A condenação de Lula deve exigir dos ministros do Supremo que se definam diante do mais sério enfrentamento de corruptos ocorrido no estado de direito
A clássica e bem fundamentada incredulidade na eficácia do Judiciário, quando se tratava de punir poderosos, a começar pelos políticos, recebeu um primeiro impacto forte no julgamento do mensalão do PT, iniciado em 2012 e concluído um ano e meio depois.
Foi histórica novidade, mesmo com todos os percalços, a punição, inclusive com cadeia, de políticos da aliança no poder, inclusive petistas ditos históricos (José Dirceu, João Paulo Cunha, José Genoino, Delúbio Soares etc.).
Ajudou bastante o fato de, no início do julgamento no Supremo, sob a presidência de Ayres Britto e com a relatoria de Joaquim Barbosa, ter sido decidido que o grupo de mensaleiros, tanto os beneficiados por foro quanto os sem a prerrogativa, seria julgado junto.
Confirmou-se a correção da tese vencedora de que, para garantir a eficácia penal de um processo que envolvia ampla articulação no governo Lula, no Congresso e em pelo menos uma estatal, Banco do Brasil, políticos com mandato ou não deveriam ser julgados em grupo. Assim, os espaços para chicanas protelatórias foram muito reduzidos. Houve alguma demora no julgamento de embargos, únicos recursos possíveis, mas o julgamento foi um raro êxito republicano do Judiciário brasileiro, no sentido de fazer a lei valer para todos.
A Lava-Jato, operação lançada em março de 2014 para investigar doleiros lavadores de dinheiro, e que chegaria a condenar um ex-presidente da República, teve o respaldo da Lei das Organizações Criminosas, de um ano antes, devido à consolidação do instrumento da delação premiada. De eficácia comprovada em qualquer país em que é aplicado — Estados Unidos, Itália etc. Como a toda ação corresponde uma reação em sentido contrário, a delação premiada tem sido combatida, sem descanso, no Legislativo e no Judiciário.

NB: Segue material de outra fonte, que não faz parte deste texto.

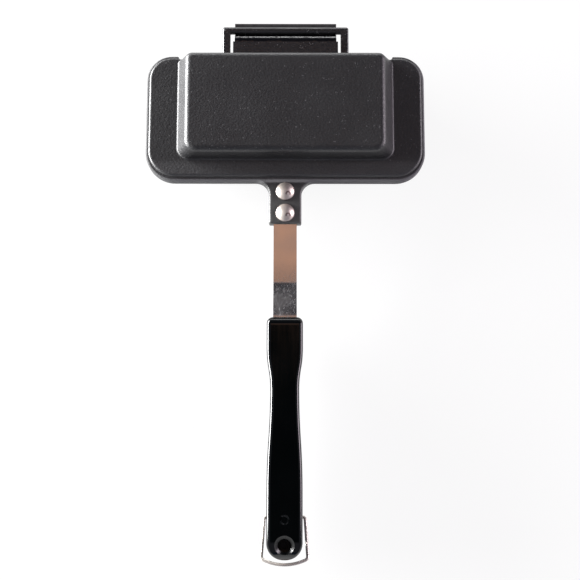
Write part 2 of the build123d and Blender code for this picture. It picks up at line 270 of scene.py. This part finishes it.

Para reforçar de forma decisiva o arsenal anticorrupção que instituições do Estado construíram nos últimos anos, o julgamento, no Supremo, em 2016, de um habeas corpus, restabeleceu o correto entendimento, seguido até 2009, de que sentenças confirmadas em segunda instância podem começar a ser cumpridas, sem prejuízo dos recursos e do princípio constitucional da presunção da inocência. Nada a estranhar, porque é na primeira e segunda instâncias que se avaliam fatos e provas. Depois, apenas questões legais, não havendo reexame da matéria.
A condenação de Lula é uma oportunidade que grupos incomodados com a eficácia do Ministério Público e do Judiciário no combate à corrupção têm para, no Supremo, tentar rever a jurisprudência da segunda instância.
Há grande pressão para que a presidente da Corte, ministra Cármen Lúcia, paute a questão, o que não deseja fazer. Como ela mesma diz, porque “apequenará” o Supremo. Sem dúvida. Mas o assunto deverá chegar ao STF, nem que seja por meio de um pedido de soltura de Lula (habeas corpus).
Se assim for, cada um dos 11 ministros não dará apenas um voto nesse julgamento, mas, na verdade, marcará sua posição contra ou a favor do mais sério enfrentamento da corrupção que o Estado brasileiro fez na República.